I tested Facial Landmark Detection Algorithms on my own face while wearing the VR headset Quest 2. Since the occlusion of the eyes, would not let the algorithm work, artist Yesica Duarte suggested the use of paper masks on the headsets (Angelina Jolie’s face) while we run the face-mesh detection algorithm. Surprisingly, even with lower part (beneath the nose) cut, the face-mesh detection algorithms works pretty well and extrapolates Angelina Jolie’s face. Hence, merging the user face (exposed) with that of Angelina Jolie.
While the paper facemasks worked even with a VR headset on, I faced the following limitations:
In order to overcome limitations of the facemask implementation on the Quest 2 headset, I tried to explore a facetracker provided by another VR company called HTC Vive.
[Artist Cristo Riffo as a user using the HTC Vive tracker to replicate his mouth movements onto a face avatar]

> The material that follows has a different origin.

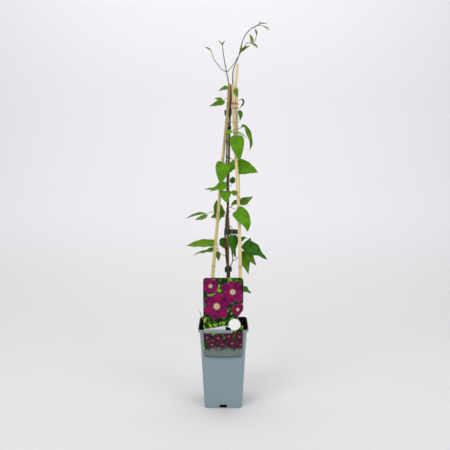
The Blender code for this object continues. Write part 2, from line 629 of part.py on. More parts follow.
def make_stems():
    bark = make_material("bark", BROWN, 0.85)
    route = stem_main_path()
    radii = [stem_main_radius(p.z) for p in route]
    add_solid("stem_main", tube(route, radii, 6), bark, smooth=True)
    second = smooth_path(STEM_SECOND_PATH, 44)
    add_solid("stem_second", tube(second, [STEM_SECOND_RADIUS] * 44, 5), bark, smooth=True)


def rod_at(name, height):
    """Centre and radius of a cane or stem at a height."""
    if name == "stem_main":
        spot = at_height(stem_main_path(), height)
        return spot.x, spot.y, stem_main_radius(height)
    if name == "stem_second":
        spot = at_height(smooth_path(STEM_SECOND_PATH, 200), height)
        return spot.x, spot.y, STEM_SECOND_RADIUS
    path = smooth_path(CANE_PATHS[name], 300)
    spot = at_height(path, height)
    return spot.x, spot.y, cane_radius(name, height / path[-1].z)


def loop_round(names, height, margin, count=20):
    """A taut loop round rods: in each direction, the point of the rod that reaches furthest."""
    rods = [rod_at(name, height) for name in names]
    loop = []
    for i in range(count):
        angle = 2 * math.pi * i / count
        dx, dy = math.cos(angle), math.sin(angle)
        x, y, r = max(rods, key=lambda rod: rod[0] * dx + rod[1] * dy + rod[2])
        loop.append(Vector((x + dx * (r + margin), y + dy * (r + margin), height)))
    return loop


def make_wire(name, names, height, radius, material):
    loop = loop_round(names, height, WIRE_MARGIN + radius)
    return add_solid(name, tube(loop, [radius] * len(loop), 5, closed=True), material, smooth=True)


def make_tape(name, material):
    """A band of tape: outer and inner wall, joined at both rims."""
    height, tall = TAPES[name]
    walls = []
    for level, extra in ((-0.5, TAPE_THICK), (0.5, TAPE_THICK), (0.5, 0), (-0.5, 0)):
        walls.append(loop_round(TIED, height + level * tall, TAPE_MARGIN + extra))
    size = len(walls[0])
    points = [p for wall in walls for p in wall]
    faces = []
    for wall in range(4):
        here, there = wall * size, (wall + 1) % 4 * size
        for i in range(size):
            j = (i + 1) % size
            faces.append((here + i, here + j, there + j))
            faces.append((here + i, there + j, there + i))
    return add_solid(name, (points, faces), material)


def strip(path, tall, thick):
    """A flat upright strip along a level path."""
    rings = []
    for spot, along in zip(path, tangents(path)):
        out = Vector((-along.y, along.x, 0)).normalized() * (thick / 2)
        up = Vector((0, 0, tall / 2))
        rings.append([spot - out - up, spot + out - up, spot + out + up, spot - out + up])
    return loft(rings)


def make_ties():
    pale = make_material("pale_wire", (0.62, 0.60, 0.50), 0.5)
    rubber = make_material("rubber_ring", (0.50, 0.25, 0.06), 0.6)
    material = make_material("tie_tape", (0.012, 0.03, 0.02), 0.45)
    make_wire("band_wire", BUNDLE, WIRE_HEIGHT, WIRE_RADIUS, pale)
    for name, height in RING_HEIGHTS.items():
        make_wire(name, ["cane_right", "cane_tall"], height, RING_RADIUS, rubber)
    tape = {name: make_tape(name, material) for name in TAPES}
    level = TAPES["tape_top"][0]
    tuck = [Vector((x, y, level)) for x, y in ((7.4, 5.6), (5.2, 5.7), (3.6, 4.6), (2.9, 2.2))]
    boolean(tape["tape_top"], [add_solid("tuck", strip(tuck, TAPE_TAIL, TAPE_THICK))], "UNION")
    level = TAPES["tape_right"][0]
    x, y, radius = rod_at("cane_middle", level)
    start = Vector((x + radius + 0.9, y, level))
    tail = [start, start + Vector((6, 0.3, -0.4)), start + Vector((13, -1.0, -1)),
            start + Vector((18.5, -3.2, -1.6))]
    boolean(tape["tape_right"], [add_solid("tail", strip(tail, TAPE_TAIL, TAPE_THICK))], "UNION")
    level = TAPES["tape_low"][0]
    tails = [[(6.2, -2.9), (5, -3.8), (3.2, -5.4)], [(13.4, 1.6), (16, 1.4), (18.8, 0.4)]]
    ends = [add_solid("end", strip([Vector((x, y, level)) for x, y in tail], TAPE_TAIL, TAPE_THICK))
            for tail in tails]
    boolean(tape["tape_low"], ends, "UNION")


def arc(centre, radius, first, last, steps):
    """Points of an arc in the label's plane, between two angles in degrees."""
    angles = [math.radians(first + (last - first) * i / steps) for i in range(steps + 1)]
    return [(centre[0] + radius * math.cos(a), centre[1] + radius * math.sin(a)) for a in angles]


def plate(outline, front, back):
    """An upright plate with an outline of (x, z) points, between two Y places."""
    return loft([[(x, front, z) for x, z in outline], [(x, back, z) for x, z in outline]])


def make_label():
    """A card with a slot: its front hangs before the collar and a tongue tucks behind the rim."""
    half, corner = LABEL_HALF, LABEL_CORNER
    high = LABEL_TOP - corner
    outline = LABEL_FOOT + [(half - 0.6, 180), (half - 0.8, 190.5), (39, 189.5)]
    outline += arc(BADGE_CENTRE, BADGE_RADIUS, -32, 62, 10)
    outline += [(31, 209), (half - 0.4, 225)]
    outline += arc((half - corner, high), corner, 0, 90, 4)
    outline += arc((corner - half, high), corner, 90, 180, 4)
    card = add_solid("label", plate(outline, LABEL_FRONT, LABEL_FRONT + LABEL_THICK),
                     make_material("label_card", (0.10, 0.16, 0.05), 0.35))
    cutter = add_solid("slot", plate(LABEL_SLOT, LABEL_FRONT - 2, LABEL_FRONT + 2))
    boolean(card, [cutter], "DIFFERENCE")
    lap = LABEL_FRONT + 0.75 * LABEL_THICK
    bend = COLLAR_WIDTH / 2 - 2.1
    thick = LABEL_THICK
    profile = [(lap, 196), (lap, 182.6), (-bend, 180.6), (-bend, TONGUE_TIP),
               (-bend + thick, TONGUE_TIP), (-bend + thick, 181), (lap + thick, 183),
               (lap + thick, 196)]
    tongue = loft([[(x, y, z) for y, z in profile] for x in (TONGUE_LEFT, TONGUE_RIGHT)])
    boolean(card, [add_solid("tongue", tongue)], "UNION")
    bend_flap(card.data)


def bend_flap(mesh):
    """Lean the part of the card below the collar in towards the pot."""
    hinge = FLAP_HINGE * MM
    work = bmesh.new()
    work.from_mesh(mesh)
    everything = list(work.verts) + list(work.edges) + list(work.faces)
    bmesh.ops.bisect_plane(work, geom=everything, plane_co=(0, 0, hinge), plane_no=(0, 0, 1))
    for vert in work.verts:
        if vert.co.z < hinge:
            vert.co.y += FLAP_LEAN * (hinge - vert.co.z)
    work.to_mesh(mesh)
    work.free()


def stem_side(stem, height, towards):
    """A point just clear of a stem, on the side that faces another point."""
    x, y, radius = rod_at(stem, height)
    if height >= STEM_TOP:
        return Vector((x, y, height + GAP))
    out = Vector((towards[0] - x, towards[1] - y, 0)).normalized()
    return Vector((x, y, height)) + out * (radius + 2 * GAP)


def make_foliage(name, spec, material):
    """Petioles and blades of one leaf or shoot, joined into one solid."""
    petioles, blades = spec
    solids = []
    for path, radius in petioles:
        if isinstance(path[0][0], str):
            path = [stem_side(*path[0], path[1])] + path[1:]
        count = len(path) + 4
        line = smooth_path(path, count)
        radii = [radius * (1 - 0.25 * i / (count - 1)) for i in range(count)]
        solids.append(add_solid(name + "_petiole", tube(line, radii, PETIOLE_SIDES), smooth=True))
    for shape in blades:
        solids.append(add_solid(name + "_blade", blade(*shape)))
    first = solids[0]
    first.name = name
    first.data.materials.append(material)
    return boolean(first, solids[1:], "UNION")


def main():
    clear_scene()
    make_pot()
    standing = [(CANE_PATHS[name], cane_radius(name, 0) + 0.1) for name in CANE_PATHS]
    standing.append((stem_main_path(), STEM_MAIN_FOOT))
    standing.append((STEM_SECOND_PATH, STEM_SECOND_RADIUS))
    standing.append((STALK_PATH, STALK_RADIUS))
    make_soil(standing)
    for name, colour in CANE_COLOURS.items():
        make_cane(name, make_material(name + "_bamboo", colour, 0.55))
    make_stems()
    make_ties()
    make_label()
    stalk = smooth_path(STALK_PATH, 8)
    add_solid("stalk", tube(stalk, [STALK_RADIUS] * 8, 5),
              make_material("dry_stalk", (0.16, 0.15, 0.08), 0.8), smooth=True)
    for name, (colour, *spec) in (LEAVES | SHOOTS).items():
        make_foliage(name, spec, make_material(name + "_green", colour, 0.45))


main()
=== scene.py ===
"""Looks of a potted clematis on a cane trellis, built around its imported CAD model.

The tables repeat the part's own paths, in millimetres. Each fine piece is made from the same
path, width and facing as the solid that it stands for, so it lies where that solid is.
"""

import math
import random

import bmesh
import bpy
import numpy as np
from mathutils import Matrix, Vector, noise


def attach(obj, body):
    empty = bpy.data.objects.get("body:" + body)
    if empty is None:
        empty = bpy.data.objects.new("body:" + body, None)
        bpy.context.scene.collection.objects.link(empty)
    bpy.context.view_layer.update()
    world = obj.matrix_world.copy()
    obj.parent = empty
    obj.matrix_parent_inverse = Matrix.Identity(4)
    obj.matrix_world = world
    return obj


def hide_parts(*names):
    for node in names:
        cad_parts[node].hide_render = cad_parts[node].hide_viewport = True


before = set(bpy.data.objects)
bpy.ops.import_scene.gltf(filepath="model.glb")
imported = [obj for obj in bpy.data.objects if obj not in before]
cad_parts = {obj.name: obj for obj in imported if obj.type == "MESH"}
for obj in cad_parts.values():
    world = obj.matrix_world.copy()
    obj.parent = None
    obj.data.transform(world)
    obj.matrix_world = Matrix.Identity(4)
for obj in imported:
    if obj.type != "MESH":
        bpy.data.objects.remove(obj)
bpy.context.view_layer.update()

MM = 0.001
GAP = 0.3
TURN = 6.28  # about a full turn, in radians

# Pot
POT_HEIGHT = 180.0
COLLAR_WIDTH = 110.0
COLLAR_HEIGHT = 7.0
BODY_TOP_WIDTH = 102.5
BASE_WIDTH = 83.0
TOP_CORNER = 12.0
BASE_CORNER = 8.0
WALL = 1.2
NOTCH_WIDTH = 18.5
NOTCH_HEIGHT = 8.2
NOTCH_SLOPE = 2.0
NOTCH_DEPTH = 5.0

# Soil
SOIL_TOP = 175.6
SOIL_BACK_RISE = 3.7
SOIL_MOUND = 2.0

# Canes: width across at the foot and at the top, and the distance between their nodes
CANE_FOOT = 9.0
CANE_TOP = 5.8
CANE_NODE_PITCH = 118.0
CANE_NODE_RISE = 0.45

CANE_PATHS = {
    "cane_left": [(-33.5, -6, 6), (-34.6, -6, 90), (-32.0, -6, 176), (-23, -5.5, 294),
        (-12.3, -5, 415), (-1, -4.2, 547), (7.6, -3.5, 630), (13.2, -2.5, 706)],
    "cane_right": [(23, -22, 6), (25.5, -23.5, 90), (27.5, -23, 180), (30.5, -22.4, 220),
        (34.8, -21, 258), (37.5, -19, 294), (34.4, -14.4, 408), (30.8, -10.5, 497),
        (27.4, -8.4, 547), (22, -4.6, 654), (20.2, -2.2, 706)],
    "cane_tall": [(26, 24, 6), (28, 25.5, 90), (29.5, 25.5, 180), (33, 24.5, 232), (38.4, 21, 294),
        (37.3, 18, 350), (33.3, 12, 496), (29.5, 3.5, 634), (28.4, 1.8, 672), (27.6, 1.6, 706),
        (31, 1, 748)],
    "cane_middle": [(9, 4, 6), (9.3, 4, 176), (10, 3, 301), (10, 2, 446), (12, 1.5, 548),
        (13.8, 3, 626), (15.5, 4.2, 680), (16.4, 4.6, 704)],
}
CANE_SCALE = {"cane_left": 1.0, "cane_right": 1.0, "cane_tall": 0.94, "cane_middle": 0.8}

# Woody stems: the main one winds round the middle cane, by an angle at each height
STEM_TOP = 704.0
STEM_MAIN_FOOT = 2.5
STEM_MAIN_TOP = 1.1
STEM_MAIN_STAND_OFF = 0.8
STEM_MAIN_TURNS = [(120, -75), (176, -75), (250, -60), (300, -95), (340, -130), (372, -175),
                   (400, -140), (450, -95), (500, -120), (560, -180), (610, -200), (650, -190),
                   (STEM_TOP, -178)]
STEM_SECOND_RADIUS = 1.1
STEM_SECOND_PATH = [(14.2, 9, 130), (14.2, 8, 176), (14.2, 6.7, 294), (16.3, 5, 309),
                    (21, -4, 324), (18, 3, 350), (13, 9, 400), (11, 9.2, 450), (12.5, 8.7, 548),
                    (14, 10, 626), (18, 10.7, 680), (20.5, 8.6, STEM_TOP)]

# Label
LABEL_THICK = 0.6
LABEL_FRONT = -COLLAR_WIDTH / 2 - GAP - LABEL_THICK
LABEL_HALF = 43.0
LABEL_TOP = 295.0
LABEL_CORNER = 7.0
LABEL_FOOT = [(-42, 125), (-38.5, 121.2), (-20, 119.6), (0, 119.2), (19, 119.6), (37.5, 121.2),
              (41, 125)]
BADGE_CENTRE = (24.0, 193.0)
BADGE_RADIUS = 13.2
TONGUE_LEFT = -40.0
TONGUE_RIGHT = 5.0
TONGUE_TIP = 177.6
# From the third point on, the slot's outline is its upper lip
LABEL_SLOT = [(-40.4, 173.6), (17, 173.6), (18.6, 178), (15, 185), (8, 188.6), (-2, 188),
              (-20, 184.5), (-40.4, 180.8)]
FLAP_HINGE = 170.0
FLAP_LEAN = 0.06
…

While, the tracker is often sold with its motivation to replicate movements onto a virtual avatar while using VR chat rooms, we hacked it for own purposes. For example, We utilized the internal 34 categories of mouth gestures recognized by an in-built machine learning classification algorithm in SDK of the face tracker. Some examples of these classes of gestures included “mouth open”, “jaw left”, jaw right”, “tongue out” etc. Overall, according to preferences of Eric and Christian we optimized a final set of gestures and adapted the code to enable Eric and Christian navigate and interact in VR. For example, while Eric preferred “mouth open” gesture to rotate 360-degree clockwise and “tongue out” gesture to move forward in the virtual scene, the “tongue out” gesture could not work for Christian due to the malocclusion of his teeth. Hence, making XR assisitve by integrating an uncommon input modality of mouth gestures to navigate and interact in VR.
[Eric using mouth gestures to navigate in VR]
[Eric using mouth gestures to move forward, backward, and rotate in VR]
[Christian opening his mouth to light a candle in VR]
Thinking of accessibility as an end goal and not as a continous process is very common within the discipline of Human-Computer Interaction. Hence, inorder to provoke this ideology, we propose to take this project beyond just making XR accessible but as mediums of storytelling with and for people with disabilitites - enabling disabled communities to shape their own future imaginaries using assisitve XR.
Using 360 degree videos, spatialized sounds, interactive mouth gestures to navigate and interact in a world that continously shifts between VR and AR, I along with Eric and Christian developed a 10-15 min experience where audience unfolds this experience using the mouth gestures mapped and parametrized on Eric and Christian - using the tongue, the chin, the gaps between the upper and lower lip.